WRITTEN INSTRUCTION —
Look through the material below and copy exactly the lines from the line with "Model this object" to the line with "stack_clear = 0.4; // [0.2:0.05:0.6]", those two lines included.

-=-=-=-=-

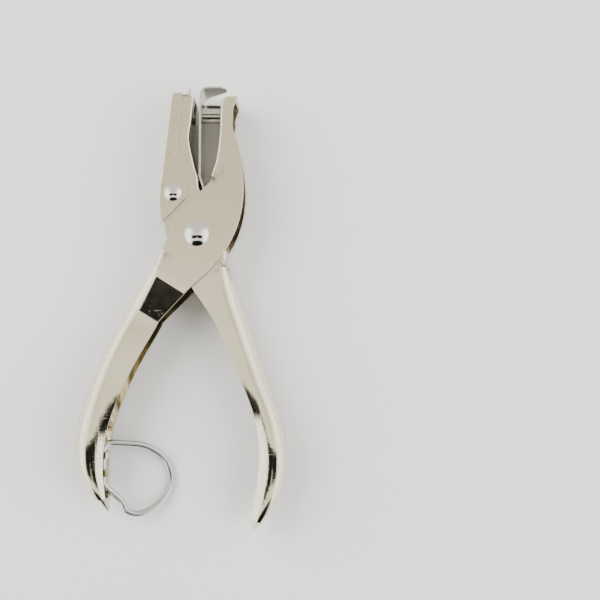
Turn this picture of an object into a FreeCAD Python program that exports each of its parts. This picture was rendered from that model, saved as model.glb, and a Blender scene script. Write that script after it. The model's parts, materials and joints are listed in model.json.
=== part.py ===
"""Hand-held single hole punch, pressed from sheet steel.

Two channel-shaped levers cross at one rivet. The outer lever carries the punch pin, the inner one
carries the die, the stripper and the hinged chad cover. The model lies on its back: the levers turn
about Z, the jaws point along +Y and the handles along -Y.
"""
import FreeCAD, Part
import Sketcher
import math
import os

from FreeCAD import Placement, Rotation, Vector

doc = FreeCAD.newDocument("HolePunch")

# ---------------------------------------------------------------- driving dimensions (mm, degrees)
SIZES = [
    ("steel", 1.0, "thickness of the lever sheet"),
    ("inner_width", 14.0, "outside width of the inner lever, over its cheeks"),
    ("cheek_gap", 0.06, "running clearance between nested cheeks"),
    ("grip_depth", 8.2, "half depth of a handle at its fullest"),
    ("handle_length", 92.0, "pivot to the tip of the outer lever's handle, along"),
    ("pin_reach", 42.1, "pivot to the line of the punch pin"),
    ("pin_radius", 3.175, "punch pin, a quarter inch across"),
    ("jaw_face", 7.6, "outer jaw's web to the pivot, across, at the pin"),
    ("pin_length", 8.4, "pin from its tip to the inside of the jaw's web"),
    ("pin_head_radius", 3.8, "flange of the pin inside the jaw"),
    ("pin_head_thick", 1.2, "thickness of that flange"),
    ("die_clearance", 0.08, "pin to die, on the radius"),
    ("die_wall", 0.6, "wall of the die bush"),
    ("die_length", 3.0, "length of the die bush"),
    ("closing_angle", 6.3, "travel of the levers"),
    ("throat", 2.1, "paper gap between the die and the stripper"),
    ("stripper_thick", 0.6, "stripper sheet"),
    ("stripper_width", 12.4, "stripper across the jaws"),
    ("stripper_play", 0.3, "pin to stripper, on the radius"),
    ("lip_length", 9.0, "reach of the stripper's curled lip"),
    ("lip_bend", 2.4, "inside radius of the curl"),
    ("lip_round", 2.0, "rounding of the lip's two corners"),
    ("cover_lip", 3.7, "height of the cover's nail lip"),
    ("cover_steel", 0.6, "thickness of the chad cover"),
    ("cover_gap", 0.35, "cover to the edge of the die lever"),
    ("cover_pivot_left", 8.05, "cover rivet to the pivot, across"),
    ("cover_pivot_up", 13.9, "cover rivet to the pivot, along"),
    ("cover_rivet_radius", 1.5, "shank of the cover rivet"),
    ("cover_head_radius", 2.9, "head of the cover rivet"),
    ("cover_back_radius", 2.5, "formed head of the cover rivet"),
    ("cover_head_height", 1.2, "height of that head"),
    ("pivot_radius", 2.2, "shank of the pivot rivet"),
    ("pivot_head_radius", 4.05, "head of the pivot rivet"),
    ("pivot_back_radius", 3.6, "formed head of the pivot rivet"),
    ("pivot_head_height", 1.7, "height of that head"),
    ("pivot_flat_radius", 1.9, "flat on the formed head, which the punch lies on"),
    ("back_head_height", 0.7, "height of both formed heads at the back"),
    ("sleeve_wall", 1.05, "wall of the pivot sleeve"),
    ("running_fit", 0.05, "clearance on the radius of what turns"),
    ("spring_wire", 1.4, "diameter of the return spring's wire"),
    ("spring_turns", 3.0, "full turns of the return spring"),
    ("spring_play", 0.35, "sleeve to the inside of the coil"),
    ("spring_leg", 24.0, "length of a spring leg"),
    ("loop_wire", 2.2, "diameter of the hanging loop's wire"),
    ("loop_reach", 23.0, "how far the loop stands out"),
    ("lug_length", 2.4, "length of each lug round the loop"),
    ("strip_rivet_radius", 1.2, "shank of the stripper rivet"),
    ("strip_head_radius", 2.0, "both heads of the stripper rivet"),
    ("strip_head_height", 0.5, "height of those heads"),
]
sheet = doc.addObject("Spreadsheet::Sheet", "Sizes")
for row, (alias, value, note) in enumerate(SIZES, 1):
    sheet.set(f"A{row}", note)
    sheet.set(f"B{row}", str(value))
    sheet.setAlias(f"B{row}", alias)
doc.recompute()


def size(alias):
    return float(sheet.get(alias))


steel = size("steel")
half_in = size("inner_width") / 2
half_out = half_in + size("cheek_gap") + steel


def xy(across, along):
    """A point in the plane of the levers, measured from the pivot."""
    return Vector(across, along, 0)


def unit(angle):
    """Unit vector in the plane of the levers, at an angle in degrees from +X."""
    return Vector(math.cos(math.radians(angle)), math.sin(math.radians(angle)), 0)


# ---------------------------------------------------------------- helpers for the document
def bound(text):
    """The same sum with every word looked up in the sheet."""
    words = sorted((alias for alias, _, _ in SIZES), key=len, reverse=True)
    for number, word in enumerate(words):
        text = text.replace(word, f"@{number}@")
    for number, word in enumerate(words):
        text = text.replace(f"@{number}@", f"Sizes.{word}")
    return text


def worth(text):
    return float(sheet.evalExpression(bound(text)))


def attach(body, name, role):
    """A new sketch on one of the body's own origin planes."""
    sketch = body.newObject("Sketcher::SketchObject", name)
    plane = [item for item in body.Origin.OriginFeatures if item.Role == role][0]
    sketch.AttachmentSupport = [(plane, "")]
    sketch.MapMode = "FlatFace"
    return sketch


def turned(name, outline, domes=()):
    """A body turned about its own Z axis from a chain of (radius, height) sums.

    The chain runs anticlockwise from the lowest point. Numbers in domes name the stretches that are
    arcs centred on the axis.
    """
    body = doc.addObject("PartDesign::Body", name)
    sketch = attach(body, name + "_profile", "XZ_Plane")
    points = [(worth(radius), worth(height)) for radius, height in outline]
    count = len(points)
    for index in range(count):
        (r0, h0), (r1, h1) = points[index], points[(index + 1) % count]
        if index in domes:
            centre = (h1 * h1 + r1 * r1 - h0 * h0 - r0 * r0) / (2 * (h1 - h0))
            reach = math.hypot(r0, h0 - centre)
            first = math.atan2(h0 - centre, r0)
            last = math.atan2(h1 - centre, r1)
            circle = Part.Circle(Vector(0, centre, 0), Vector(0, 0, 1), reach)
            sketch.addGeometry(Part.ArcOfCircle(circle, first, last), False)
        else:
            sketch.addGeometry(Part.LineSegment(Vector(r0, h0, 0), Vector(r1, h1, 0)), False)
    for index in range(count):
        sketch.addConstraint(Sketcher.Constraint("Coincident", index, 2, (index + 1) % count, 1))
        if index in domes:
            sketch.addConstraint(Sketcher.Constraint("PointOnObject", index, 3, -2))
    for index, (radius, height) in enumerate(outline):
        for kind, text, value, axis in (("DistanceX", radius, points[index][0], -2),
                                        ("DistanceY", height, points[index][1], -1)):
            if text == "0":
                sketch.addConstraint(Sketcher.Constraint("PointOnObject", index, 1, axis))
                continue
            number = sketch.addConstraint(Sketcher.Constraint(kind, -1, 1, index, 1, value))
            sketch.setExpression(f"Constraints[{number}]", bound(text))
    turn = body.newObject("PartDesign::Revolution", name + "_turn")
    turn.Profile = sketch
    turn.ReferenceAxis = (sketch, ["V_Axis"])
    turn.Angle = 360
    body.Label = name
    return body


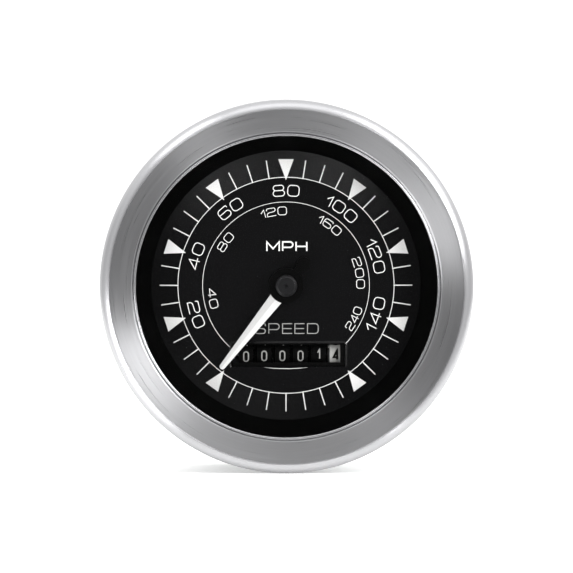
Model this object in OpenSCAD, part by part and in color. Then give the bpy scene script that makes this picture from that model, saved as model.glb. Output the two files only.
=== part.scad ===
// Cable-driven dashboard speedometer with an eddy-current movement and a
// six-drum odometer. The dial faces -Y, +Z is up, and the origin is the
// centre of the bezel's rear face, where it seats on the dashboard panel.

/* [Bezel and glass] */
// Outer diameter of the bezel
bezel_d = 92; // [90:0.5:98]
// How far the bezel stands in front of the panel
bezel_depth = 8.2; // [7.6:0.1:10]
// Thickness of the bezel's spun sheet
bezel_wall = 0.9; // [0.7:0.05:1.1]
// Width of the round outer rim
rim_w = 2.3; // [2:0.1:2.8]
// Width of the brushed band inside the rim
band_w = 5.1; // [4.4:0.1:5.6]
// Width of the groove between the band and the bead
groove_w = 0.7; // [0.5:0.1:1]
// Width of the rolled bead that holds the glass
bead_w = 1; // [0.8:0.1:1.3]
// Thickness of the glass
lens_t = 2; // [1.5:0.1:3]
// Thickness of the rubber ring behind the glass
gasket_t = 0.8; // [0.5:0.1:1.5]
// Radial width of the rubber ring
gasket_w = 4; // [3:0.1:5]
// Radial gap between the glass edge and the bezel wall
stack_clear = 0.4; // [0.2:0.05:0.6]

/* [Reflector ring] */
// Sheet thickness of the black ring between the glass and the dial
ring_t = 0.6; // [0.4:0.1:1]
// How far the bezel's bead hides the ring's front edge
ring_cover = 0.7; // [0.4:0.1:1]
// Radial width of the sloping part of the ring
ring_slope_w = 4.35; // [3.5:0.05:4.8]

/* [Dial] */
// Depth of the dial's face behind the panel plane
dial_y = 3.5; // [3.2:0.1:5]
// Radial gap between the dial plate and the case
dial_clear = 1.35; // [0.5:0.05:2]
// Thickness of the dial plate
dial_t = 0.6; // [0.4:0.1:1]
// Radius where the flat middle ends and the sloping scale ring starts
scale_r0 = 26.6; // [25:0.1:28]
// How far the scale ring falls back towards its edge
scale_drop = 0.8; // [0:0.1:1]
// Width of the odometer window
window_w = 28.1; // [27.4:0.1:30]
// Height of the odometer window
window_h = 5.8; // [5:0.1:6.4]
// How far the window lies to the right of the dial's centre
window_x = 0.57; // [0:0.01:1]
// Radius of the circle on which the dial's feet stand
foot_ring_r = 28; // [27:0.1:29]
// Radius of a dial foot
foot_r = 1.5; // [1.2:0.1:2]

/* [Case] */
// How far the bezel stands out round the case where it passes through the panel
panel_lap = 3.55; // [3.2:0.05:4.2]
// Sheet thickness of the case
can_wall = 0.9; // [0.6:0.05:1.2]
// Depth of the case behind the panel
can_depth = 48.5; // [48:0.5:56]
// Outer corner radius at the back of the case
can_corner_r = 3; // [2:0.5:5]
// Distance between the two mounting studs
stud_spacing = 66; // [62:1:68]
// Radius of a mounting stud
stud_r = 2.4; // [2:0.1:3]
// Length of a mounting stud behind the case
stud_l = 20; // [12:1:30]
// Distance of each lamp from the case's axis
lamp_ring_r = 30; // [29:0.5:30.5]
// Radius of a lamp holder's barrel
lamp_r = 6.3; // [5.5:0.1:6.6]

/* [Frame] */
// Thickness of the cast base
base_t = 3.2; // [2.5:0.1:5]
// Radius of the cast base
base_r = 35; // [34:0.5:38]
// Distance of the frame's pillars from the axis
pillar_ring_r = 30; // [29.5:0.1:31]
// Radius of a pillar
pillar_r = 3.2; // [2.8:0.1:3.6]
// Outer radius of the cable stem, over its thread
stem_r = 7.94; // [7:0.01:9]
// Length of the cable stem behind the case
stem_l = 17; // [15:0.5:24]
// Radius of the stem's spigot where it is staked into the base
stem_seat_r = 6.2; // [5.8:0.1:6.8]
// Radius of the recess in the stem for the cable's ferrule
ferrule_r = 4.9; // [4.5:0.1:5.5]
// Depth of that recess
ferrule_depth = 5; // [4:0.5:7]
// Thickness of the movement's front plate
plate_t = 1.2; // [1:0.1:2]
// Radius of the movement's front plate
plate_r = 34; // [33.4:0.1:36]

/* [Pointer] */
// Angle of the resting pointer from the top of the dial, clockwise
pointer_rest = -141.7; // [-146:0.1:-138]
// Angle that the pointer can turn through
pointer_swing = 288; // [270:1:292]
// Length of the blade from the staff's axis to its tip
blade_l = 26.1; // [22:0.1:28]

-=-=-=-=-

REPLY —
Model this object in OpenSCAD, part by part and in color. Then give the bpy scene script that makes this picture from that model, saved as model.glb. Output the two files only.
=== part.scad ===
// Cable-driven dashboard speedometer with an eddy-current movement and a
// six-drum odometer. The dial faces -Y, +Z is up, and the origin is the
// centre of the bezel's rear face, where it seats on the dashboard panel.

/* [Bezel and glass] */
// Outer diameter of the bezel
bezel_d = 92; // [90:0.5:98]
// How far the bezel stands in front of the panel
bezel_depth = 8.2; // [7.6:0.1:10]
// Thickness of the bezel's spun sheet
bezel_wall = 0.9; // [0.7:0.05:1.1]
// Width of the round outer rim
rim_w = 2.3; // [2:0.1:2.8]
// Width of the brushed band inside the rim
band_w = 5.1; // [4.4:0.1:5.6]
// Width of the groove between the band and the bead
groove_w = 0.7; // [0.5:0.1:1]
// Width of the rolled bead that holds the glass
bead_w = 1; // [0.8:0.1:1.3]
// Thickness of the glass
lens_t = 2; // [1.5:0.1:3]
// Thickness of the rubber ring behind the glass
gasket_t = 0.8; // [0.5:0.1:1.5]
// Radial width of the rubber ring
gasket_w = 4; // [3:0.1:5]
// Radial gap between the glass edge and the bezel wall
stack_clear = 0.4; // [0.2:0.05:0.6]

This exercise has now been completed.